• What needs to be done: Set down all of the data exactly as it appears.

* begin *

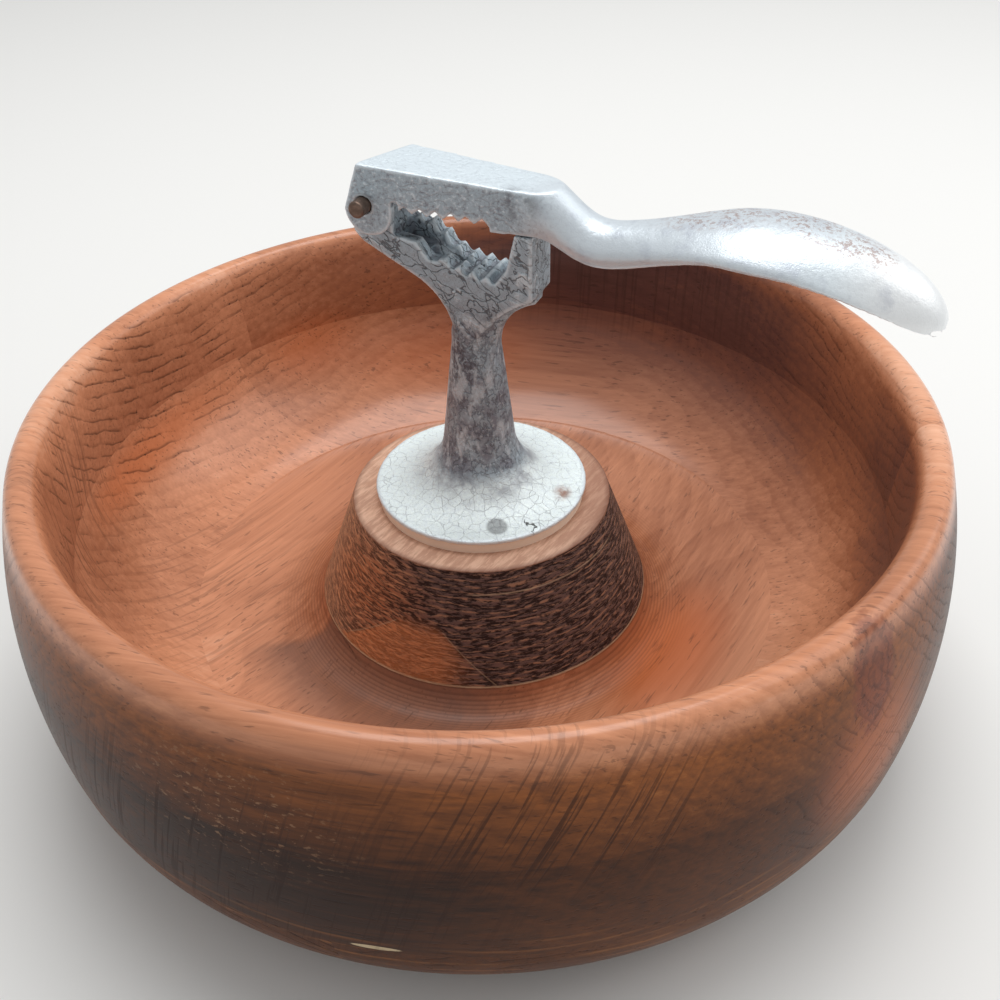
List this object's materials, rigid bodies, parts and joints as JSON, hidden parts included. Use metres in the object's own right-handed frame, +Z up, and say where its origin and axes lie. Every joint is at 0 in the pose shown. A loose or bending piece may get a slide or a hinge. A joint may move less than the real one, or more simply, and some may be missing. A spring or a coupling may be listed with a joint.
{
  "type": "lever nutcracker press",
  "caption": "Cast metal lever nutcracker press on the wooden pedestal of a turned nut bowl; the toothed jaw closes when the handle is pushed down.",
  "frame": {"origin": "centre of the bowl's underside, on the ground and on the axis that the bowl was turned about", "axes": "+Z up along the post; +X from the post along the closed lever to the tip of its handle; +Y away from the side that the pivot pin stands out of"},
  "size_m": [0.2614, 0.2614, 0.1613],
  "materials": {
    "rim_wood": "satin lacquer, red-brown",
    "wall_wood": "satin lacquer, red-brown",
    "pedestal_wood": "satin lacquer, dark brown",
    "base_wood": "satin lacquer, orange-brown",
    "spacer": "bare, pale cream",
    "stand_casting": "as cast, dull grey",
    "lever_casting": "as cast, handle worn bright",
    "pin_steel": "dull, browned",
    "fastener_steel": "plain steel"
  },
  "bodies": {
    "bowl_and_stand": {"rim_plank_back": "rim_wood", "rim_plank_back_left": "rim_wood", "rim_plank_back_right": "rim_wood", "rim_plank_front_left": "rim_wood", "rim_plank_front_right": "rim_wood", "rim_plank_front": "rim_wood", "wall_plank_back": "wall_wood", "wall_plank_back_left": "wall_wood", "wall_plank_back_right": "wall_wood", "wall_plank_front_left": "wall_wood", "wall_plank_front_right": "wall_wood", "wall_plank_front": "wall_wood", "pedestal_plank_back": "pedestal_wood", "pedestal_plank_front": "pedestal_wood", "base_plank_left": "base_wood", "base_plank_middle": "base_wood", "base_plank_right": "base_wood", "spacer_disc": "spacer", "press_stand": "stand_casting", "pivot_pin": "pin_steel", "mounting_bolt": "fastener_steel", "mounting_washer": "fastener_steel"},
    "lever": {"press_lever": "lever_casting"}
  },
  "joints": [
    {"name": "lever_pivot", "type": "hinge", "parent": "bowl_and_stand", "child": "lever", "pos_m": [-0.0258, 0, 0.1508], "axis": [0, -1, 0], "range_deg": [0, 85]}
  ]
}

* end *

• Written answer:
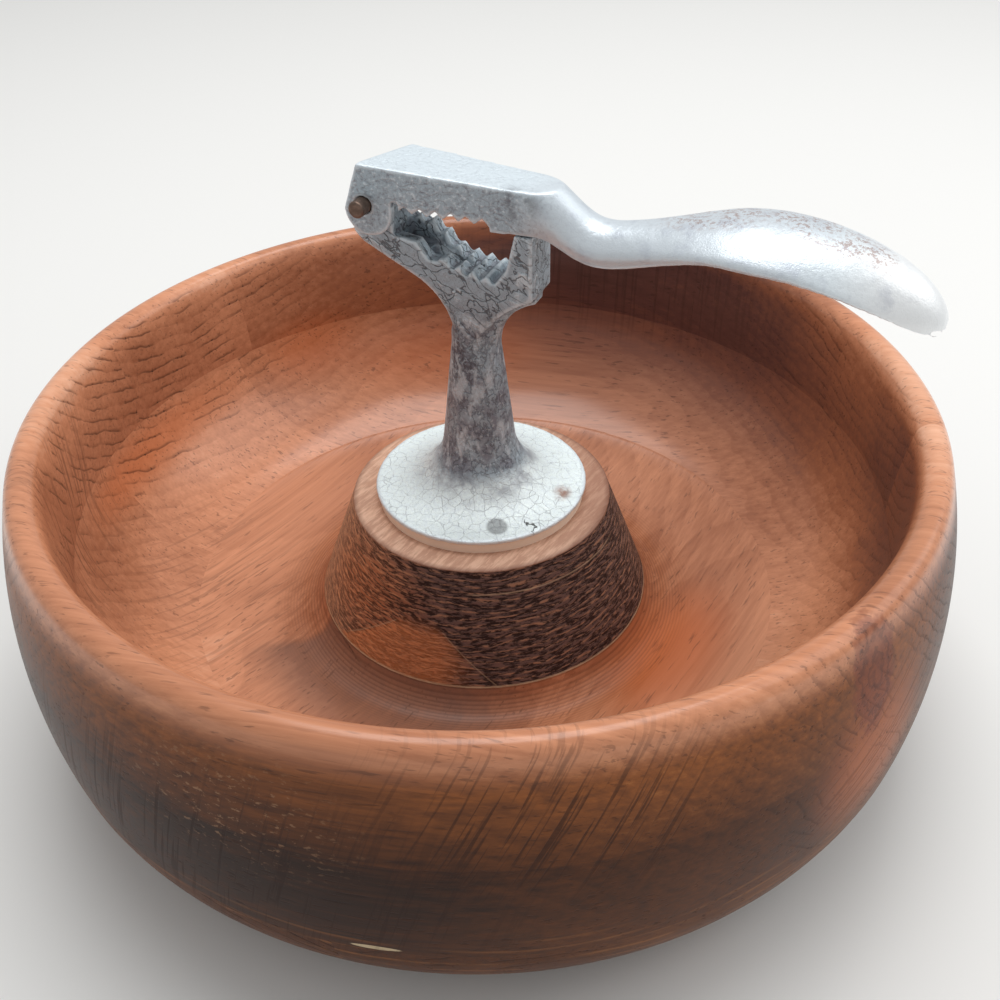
List this object's materials, rigid bodies, parts and joints as JSON, hidden parts included. Use metres in the object's own right-handed frame, +Z up, and say where its origin and axes lie. Every joint is at 0 in the pose shown. A loose or bending piece may get a slide or a hinge. A joint may move less than the real one, or more simply, and some may be missing. A spring or a coupling may be listed with a joint.
{
  "type": "lever nutcracker press",
  "caption": "Cast metal lever nutcracker press on the wooden pedestal of a turned nut bowl; the toothed jaw closes when the handle is pushed down.",
  "frame": {"origin": "centre of the bowl's underside, on the ground and on the axis that the bowl was turned about", "axes": "+Z up along the post; +X from the post along the closed lever to the tip of its handle; +Y away from the side that the pivot pin stands out of"},
  "size_m": [0.2614, 0.2614, 0.1613],
  "materials": {
    "rim_wood": "satin lacquer, red-brown",
    "wall_wood": "satin lacquer, red-brown",
    "pedestal_wood": "satin lacquer, dark brown",
    "base_wood": "satin lacquer, orange-brown",
    "spacer": "bare, pale cream",
    "stand_casting": "as cast, dull grey",
    "lever_casting": "as cast, handle worn bright",
    "pin_steel": "dull, browned",
    "fastener_steel": "plain steel"
  },
  "bodies": {
    "bowl_and_stand": {"rim_plank_back": "rim_wood", "rim_plank_back_left": "rim_wood", "rim_plank_back_right": "rim_wood", "rim_plank_front_left": "rim_wood", "rim_plank_front_right": "rim_wood", "rim_plank_front": "rim_wood", "wall_plank_back": "wall_wood", "wall_plank_back_left": "wall_wood", "wall_plank_back_right": "wall_wood", "wall_plank_front_left": "wall_wood", "wall_plank_front_right": "wall_wood", "wall_plank_front": "wall_wood", "pedestal_plank_back": "pedestal_wood", "pedestal_plank_front": "pedestal_wood", "base_plank_left": "base_wood", "base_plank_middle": "base_wood", "base_plank_right": "base_wood", "spacer_disc": "spacer", "press_stand": "stand_casting", "pivot_pin": "pin_steel", "mounting_bolt": "fastener_steel", "mounting_washer": "fastener_steel"},
    "lever": {"press_lever": "lever_casting"}
  },
  "joints": [
    {"name": "lever_pivot", "type": "hinge", "parent": "bowl_and_stand", "child": "lever", "pos_m": [-0.0258, 0, 0.1508], "axis": [0, -1, 0], "range_deg": [0, 85]}
  ]
}